▸ **The problem**
Exactly the lines from the start of the data through the line containing "neck_flare_r = 3; // [1:0.5:6]" should be output, with both ends kept and nothing added.

* * *

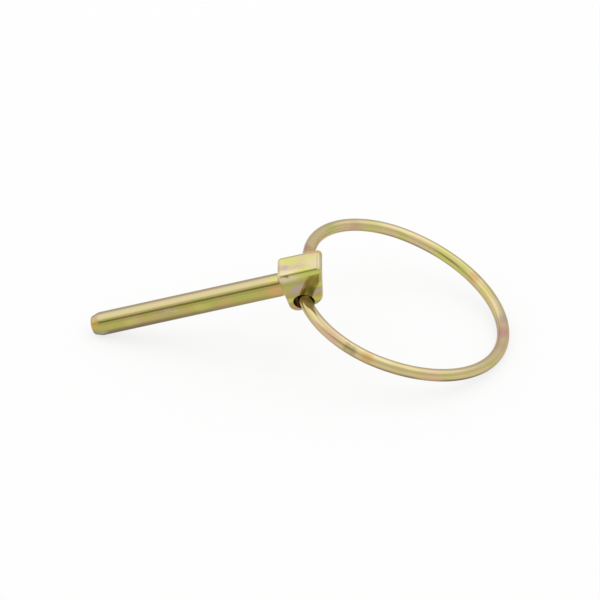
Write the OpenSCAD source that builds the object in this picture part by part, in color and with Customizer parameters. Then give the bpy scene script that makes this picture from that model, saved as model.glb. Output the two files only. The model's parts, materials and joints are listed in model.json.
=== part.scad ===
// Lynch pin: a forged pin with an eccentric eye block as its head, and a bent-wire pull ring
// threaded through the eye.  It lies as it comes to rest: the nose and the far side of the ring
// touch the ground and the head is propped up between them.

/* [Shank] */
// Diameter of the shank
shank_d = 6; // [5.25:0.25:7]
// Length from the head's shoulder to the end of the nose
shank_l = 51.3; // [35:0.1:90]
// Diameter of the small flat on the end of the nose
nose_flat_d = 3.9; // [2:0.1:4.2]
// Angle between the nose's taper and the shank's side
nose_taper = 18.5; // [10:0.5:35]
// Radius round the end of the nose
nose_edge_r = 0.5; // [0.2:0.05:0.9]
// Radius that eases the taper into the shank
nose_blend_r = 3; // [1:0.5:6]
// Radius that flares the shank into the head
neck_flare_r = 3; // [1:0.5:6]

/* [Head] */
// Thickness of the head, measured along the eye
head_t = 7.3; // [4.5:0.1:9]
// Length of the head's top side, along the shank
head_top_l = 11.45; // [9:0.1:16]
// Height of the top side above the shank's axis
head_top_h = 6.4; // [5:0.1:10]
// Slant of the shoulder: how far its lower end leans towards the nose
shoulder_lean = 0.75; // [0:0.05:2]
// Radius of the two upper corners
top_corner_r = 1; // [0.9:0.05:2]
// Radius of the lower corner beside the shank
heel_corner_r = 2.35; // [1.5:0.05:3]
// Radius of the lower corner away from the shank
toe_corner_r = 4.05; // [2:0.05:4.5]
// Thickness of the wall between the eye and the side by the shoulder
heel_wall = 1.7; // [1:0.1:3]
// Thickness of the wall under the eye
foot_wall = 0.8; // [0.8:0.05:3]
// Thickness of the wall between the eye and the free end
toe_wall = 2.65; // [1.2:0.05:4]
// How much further the heel corner hangs below the toe corner
foot_slope = 0.85; // [0:0.05:1.5]
// Radius along the head's forged edges
forged_edge_r = 0.9; // [0.4:0.05:0.9]
// Radius along the two long top edges
top_edge_r = 1.5; // [0.9:0.1:2]

/* [Eye] */
// Diameter of the eye
eye_d = 5.3; // [4.8:0.1:6]
// Distance of the eye's axis below the shank's axis
eye_drop = 4.2; // [3.8:0.1:5.5]

/* [Ring] */
// Diameter of the ring's wire
wire_d = 3.2; // [2:0.1:3.5]
// Radius of the ring's round half, to the middle of the wire
ring_r = 30.2; // [24.5:0.1:45]
// Radius of the two corner bends that lead into the flat side, to the middle of the wire
bend_r = 23.4; // [14:0.1:24]
// Least gap between the wire and the eye, counting the wire's slanting section
wire_gap = 0.08; // [0.05:0.01:0.2]

/* [How it lies] */
// Swing of the ring below the line of the shank
ring_swing = 40.4; // [30:0.1:50]
// How far round a corner bend the ring has slid in the eye
ring_creep = 13.2; // [5:0.1:25]
// Where the wire bears in the mouths of the eye: 0 is fore and aft, 90 is towards the shank
bearing_turn = 12; // [10:1:60]
// Lean of the head to its side
head_roll = 21.1; // [10:0.1:35]

/* [Hidden] */
$fn = 96;
plating = [0.80, 0.74, 0.47];
plating_pale = [0.84, 0.78, 0.52];

// ---- head outline, seen along the eye: each corner is [along the shank, up, radius] ----
eye_x = heel_wall + eye_d/2 - shoulder_lean;
eye_at = [eye_x, 0, -eye_drop];
foot_h = eye_drop + eye_d/2 + foot_wall;
toe_x = eye_x + eye_d/2 + toe_wall;
CORNERS = [
    [top_corner_r, head_top_h - top_corner_r, top_corner_r],
    [head_top_l - top_corner_r, head_top_h - top_corner_r, top_corner_r],
    [toe_x - toe_corner_r, toe_corner_r + foot_slope - foot_h, toe_corner_r],
    [heel_corner_r - shoulder_lean, heel_corner_r - foot_h, heel_corner_r],
];
hull_fn = 40;               // sides of the rounded corners
edge_step = 15;             // degrees between the points of a small rounding
crown_r = max(0, top_edge_r - forged_edge_r);
crown_step = 30;            // degrees between the pucks that round the long top edges

// ---- nose profile: [distance from the shoulder, radius] ----
nose_flat_r = nose_flat_d/2;
shank_r = shank_d/2;
taper_end = [-shank_l + nose_edge_r*(1 - sin(nose_taper)), nose_flat_r + nose_edge_r*cos(nose_taper)];
blend_end_r = shank_r - nose_blend_r*(1 - cos(nose_taper));
blend_x = taper_end.x + (blend_end_r - taper_end.y)/tan(nose_taper) + nose_blend_r*sin(nose_taper);
blend_step = 3;             // degrees between the points of the nose's long blend

// ---- neck profile: the flare starts clear of the leaning shoulder and ends inside the head ----
least_rise = 0.05;
neck_rise = max(least_rise, 0.8*(head_t/2 - shank_r));
neck_turn = acos(1 - neck_rise/neck_flare_r);
neck_steps = 5;
shank_root = shank_r;       // how far the shank is buried in the head

// ---- the wire's place in the eye ----
wire_r = wire_d/2;
play = eye_d/2 - wire_r - wire_gap;
wire_cant = atan(play*cos(bearing_turn)/(head_t/2));
wire_shift = play*sin(bearing_turn) + pow(head_t/2, 2)/(2*bend_r);
flat_half = ring_r - bend_r;

// ---- rest: the nose and the ring's round half both touch the ground ----
function turn_x(v, a) = [v.x, v.y*cos(a) - v.z*sin(a), v.y*sin(a) + v.z*cos(a)];
function turn_y(v, a) = [v.x*cos(a) + v.z*sin(a), v.y, v.z*cos(a) - v.x*sin(a)];
function turn_z(v, a) = [v.x*cos(a) - v.y*sin(a), v.x*sin(a) + v.y*cos(a), v.z];

// a direction of the ring's own plane, in the pin's frame
function ring_dir(v) = turn_y(turn_x(turn_z(v, -ring_creep), -wire_cant), ring_swing);
// the same for a point, measured from the centre of the round half
function ring_point(v) = eye_at + ring_dir(v - bore_on_ring)
    - turn_y(turn_x([wire_shift, 0, 0], -wire_cant), ring_swing);
bore_on_ring = [-bend_r*cos(ring_creep), -flat_half - bend_r*sin(ring_creep), 0];

// a direction of the pin's frame, once the pin lies on the ground
function lie_dir(v, pitch) = turn_y(turn_x(v, head_roll), -pitch);
// how far the ring reaches from the centre of its round half along a world direction
function ring_reach(w, pitch) =
    let (
        u = lie_dir(ring_dir([1, 0, 0]), pitch)*w,
        v = lie_dir(ring_dir([0, 1, 0]), pitch)*w,
        s = norm([u, v])
    )
    wire_r + (u >= 0 ? ring_r*s : bend_r*s + flat_half*abs(v));
// how far the nose's end reaches along a world direction, from the shoulder
function nose_reach(w, pitch) =
    let (along = lie_dir([-1, 0, 0], pitch)*w)
    (shank_l - nose_edge_r)*along + nose_flat_r*sqrt(1 - along*along) + nose_edge_r;
function ring_extent(w, pitch) = lie_dir(ring_point([0, 0, 0]), pitch)*w + ring_reach(w, pitch);

DOWN = [0, 0, -1];
// the pitch at which both contacts are level, found by halving
function level_pitch(low, high, left) =
    let (mid = (low + high)/2)
    left == 0 ? mid
    : ring_extent(DOWN, mid) < nose_reach(DOWN, mid) ? level_pitch(low, mid, left - 1)
    : level_pitch(mid, high, left - 1);
head_pitch = level_pitch(0, 60, 40);

ground = nose_reach(DOWN, head_pitch);
x_mid = (ring_extent([1, 0, 0], head_pitch) - nose_reach([-1, 0, 0], head_pitch))/2;
y_mid = (ring_extent([0, 1, 0], head_pitch) - ring_extent([0, -1, 0], head_pitch))/2;

// ---- modules ----
module lie()
    translate([-x_mid, -y_mid, ground])
        rotate([0, -head_pitch, 0])
            rotate([head_roll, 0, 0])
                children();

// disc with a rounded rim, its axis along the eye
module puck(at, drop, half_t)
    translate([at[0], 0, at[1] - drop])
        rotate([90, 0, 0])
            rotate_extrude($fn = hull_fn)
                polygon(concat(
                    [[0, -half_t]],
                    [for (a = [-90:edge_step:0]) rim_point(at[2], half_t, a, -1)],
                    [for (a = [0:edge_step:90]) rim_point(at[2], half_t, a, 1)],
                    [[0, half_t]]
                ));

function rim_point(r, half_t, a, side) = [
    r - forged_edge_r + forged_edge_r*cos(a),
    side*(half_t - forged_edge_r) + forged_edge_r*sin(a)
];

module eye_block()
    hull() {
        for (corner = [CORNERS[0], CORNERS[1]], a = [0:crown_step:90])
            puck(corner, crown_r*(1 - sin(a)), head_t/2 - crown_r*(1 - cos(a)));
        for (corner = [CORNERS[2], CORNERS[3]]) puck(corner, 0, head_t/2);
    }

module shank()
    rotate([0, 90, 0])
        rotate_extrude()
            polygon(concat(
                [[0, shank_root], [0, -shank_l]],
                [for (a = [0:edge_step:90 - nose_taper])
                    [nose_flat_r + nose_edge_r*sin(a), -shank_l + nose_edge_r*(1 - cos(a))]],
                [[taper_end.y, taper_end.x]],
                [for (a = [nose_taper:-blend_step:0])
                    [shank_r - nose_blend_r*(1 - cos(a)), blend_x - nose_blend_r*sin(a)]],
                [[shank_r, blend_x]],
                [for (step = [0:neck_steps])
                    let (a = neck_turn*step/neck_steps)
                    [shank_r + neck_flare_r*(1 - cos(a)), neck_flare_r*sin(a) - shoulder_lean]],
                [[shank_r, shank_root]]
            ));

module eye()
    translate(eye_at)
        rotate([90, 0, 0])
            cylinder(d = eye_d, h = 2*head_t, center = true);

module pin()
    color(plating)
        lie()
            difference() {
                union() {
                    shank();
                    eye_block();
                }
                eye();
            }

// the bent wire, flat, with the centre of its round half at the origin
module wire_arc(r, from, turn)
    rotate([0, 0, from])
        rotate_extrude(angle = turn)
            translate([r, 0]) circle(d = wire_d);

module wire_ring() {
    wire_arc(ring_r, -90, 180);
    for (side = [-1, 1])
        translate([0, side*flat_half, 0])
            wire_arc(bend_r, side > 0 ? 90 : 180, 90);
    translate([-bend_r, 0, 0])
        rotate([90, 0, 0])
            cylinder(d = wire_d, h = 2*flat_half, center = true);
}

module ring()
    color(plating_pale)
        lie()
            translate(eye_at)
                rotate([0, ring_swing, 0])
                    rotate([-wire_cant, 0, 0])
                        translate([-wire_shift, 0, 0])
                            rotate([0, 0, -ring_creep])
                                translate(-bore_on_ring)
                                    wire_ring();

pin();
ring();
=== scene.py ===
"""A lynch pin at rest: a forged eye pin and its pull ring, both in yellow passivated zinc plating.

Unless said otherwise, lengths in the classes are millimetres and angles are degrees. Every mesh is
modelled in millimetres in a frame of its own, and is then placed in the row frame, in metres.
"""

import json
import logging
import math
from dataclasses import dataclass
from enum import Enum
from typing import Any, Callable, Sequence

import bmesh
import bpy
from mathutils import Matrix, Vector

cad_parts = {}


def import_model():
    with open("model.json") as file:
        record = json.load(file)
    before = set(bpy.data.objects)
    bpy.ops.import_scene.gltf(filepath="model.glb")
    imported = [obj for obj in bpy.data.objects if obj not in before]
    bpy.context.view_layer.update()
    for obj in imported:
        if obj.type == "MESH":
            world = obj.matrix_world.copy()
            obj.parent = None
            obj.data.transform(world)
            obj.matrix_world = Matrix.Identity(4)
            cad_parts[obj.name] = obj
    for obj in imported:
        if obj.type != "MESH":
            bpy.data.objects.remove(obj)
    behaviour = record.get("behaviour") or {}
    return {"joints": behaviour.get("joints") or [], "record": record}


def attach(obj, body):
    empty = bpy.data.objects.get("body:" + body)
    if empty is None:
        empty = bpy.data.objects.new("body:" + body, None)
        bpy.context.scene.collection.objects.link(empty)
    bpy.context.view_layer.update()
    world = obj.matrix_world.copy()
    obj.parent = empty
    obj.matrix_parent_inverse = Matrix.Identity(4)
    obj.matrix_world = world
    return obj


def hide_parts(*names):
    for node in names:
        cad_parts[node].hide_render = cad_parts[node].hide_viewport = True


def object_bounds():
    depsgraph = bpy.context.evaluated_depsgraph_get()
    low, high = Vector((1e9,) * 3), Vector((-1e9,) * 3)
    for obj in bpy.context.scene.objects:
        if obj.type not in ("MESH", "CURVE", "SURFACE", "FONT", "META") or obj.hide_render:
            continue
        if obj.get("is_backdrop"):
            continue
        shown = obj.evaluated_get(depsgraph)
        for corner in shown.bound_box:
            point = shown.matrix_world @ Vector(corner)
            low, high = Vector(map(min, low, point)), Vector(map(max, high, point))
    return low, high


Triple = tuple[float, float, float]  # a point or a colour

MM = 0.001  # metres in a millimetre
NEAR = 0.01  # millimetres between a vertex and the place that it is picked by
DOUBLE = 2e-6  # metres between vertices that are merged
CROWDED = 0.02  # millimetres between points of a skin that are merged
FLAT = math.radians(0.05)  # turn below which the faces of a skin are joined
ARC = 0.5  # bevel profile that rounds an edge to part of a circle
LARGEST_LEAD = 100  # weight at which the largest faces set the shading of a corner
log = logging.getLogger("lynch_pin")


# ---- frames and edit-mode helpers ----


@dataclass(frozen=True)
class PartFrame:
    """The own frame of a part.

    The pin's has X along the shank to the head, Y along the eye and Z to the head's top. The ring's
    lies flat in XY round the middle of its round half, with its flat side towards -X.

    Attributes:
        place: turns a point of that frame, in millimetres, into the row frame, in metres.
    """

    place: Matrix

    @classmethod
    def of_pin(cls, record: dict, joint: dict, eye: Vector) -> "PartFrame":
        """Reads the pin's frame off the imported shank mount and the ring's hinge.

        Args:
            record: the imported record, with its mounts.
            joint: the ring's hinge, whose point is the middle of the eye.
            eye: the middle of the eye in the pin's frame, in millimetres.

        Returns:
            The pin's frame.
        """
        mount = next(m for m in record["mounts"] if m["name"] == "shank")
        along = -Vector(mount["axis"]).normalized()
        side = Vector(joint["axis"]).normalized()
        up = along.cross(side)
        turn = Matrix((along, side, up)).transposed().to_4x4()
        corner = Vector(joint["pos_m"]) - turn.to_3x3() @ eye * MM
        return cls(Matrix.Translation(corner) @ turn @ Matrix.Scale(MM, 4))


def deselect() -> None:
    """Leaves nothing selected, in object mode."""
    bpy.ops.object.select_all(action="DESELECT")


def take(piece: bpy.types.Object) -> None:
    """Makes one piece the active one, alone in the selection.

    Args:
        piece: the object to take.
    """
    deselect()
    piece.select_set(True)
    bpy.context.view_layer.objects.active = piece


def edit(piece: bpy.types.Object) -> None:
    """Opens one piece in edit mode, alone in the selection."""
    take(piece)
    bpy.ops.object.mode_set(mode="EDIT")


def pick_edges(piece: bpy.types.Object, wanted: Callable[[Vector, Vector], bool]) -> None:
    """Selects the edges whose two ends pass a test, in edit mode.

    Args:
        piece: the mesh being edited.
        wanted: takes the two ends of an edge and says whether it is picked.
    """
    bpy.ops.mesh.select_mode(type="EDGE")
    bpy.ops.mesh.select_all(action="DESELECT")
    mesh = bmesh.from_edit_mesh(piece.data)
    for edge in mesh.edges:
        edge.select_set(wanted(edge.verts[0].co, edge.verts[1].co))
    mesh.select_flush_mode()
    bmesh.update_edit_mesh(piece.data)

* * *

▸ **Response to this exercise**
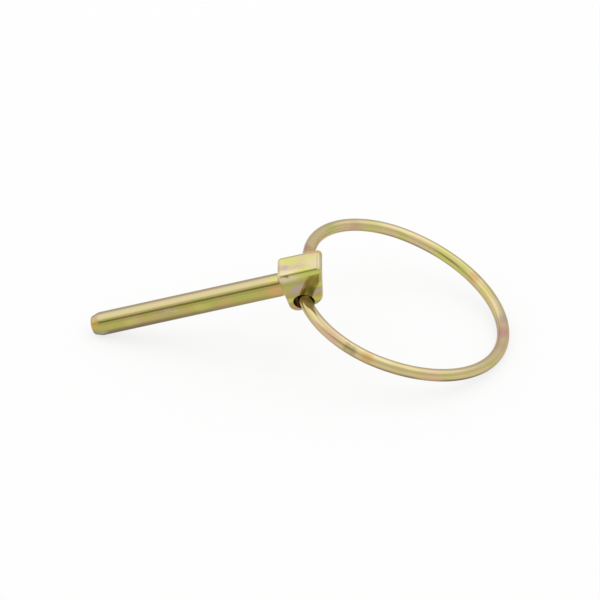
Write the OpenSCAD source that builds the object in this picture part by part, in color and with Customizer parameters. Then give the bpy scene script that makes this picture from that model, saved as model.glb. Output the two files only. The model's parts, materials and joints are listed in model.json.
=== part.scad ===
// Lynch pin: a forged pin with an eccentric eye block as its head, and a bent-wire pull ring
// threaded through the eye.  It lies as it comes to rest: the nose and the far side of the ring
// touch the ground and the head is propped up between them.

/* [Shank] */
// Diameter of the shank
shank_d = 6; // [5.25:0.25:7]
// Length from the head's shoulder to the end of the nose
shank_l = 51.3; // [35:0.1:90]
// Diameter of the small flat on the end of the nose
nose_flat_d = 3.9; // [2:0.1:4.2]
// Angle between the nose's taper and the shank's side
nose_taper = 18.5; // [10:0.5:35]
// Radius round the end of the nose
nose_edge_r = 0.5; // [0.2:0.05:0.9]
// Radius that eases the taper into the shank
nose_blend_r = 3; // [1:0.5:6]
// Radius that flares the shank into the head
neck_flare_r = 3; // [1:0.5:6]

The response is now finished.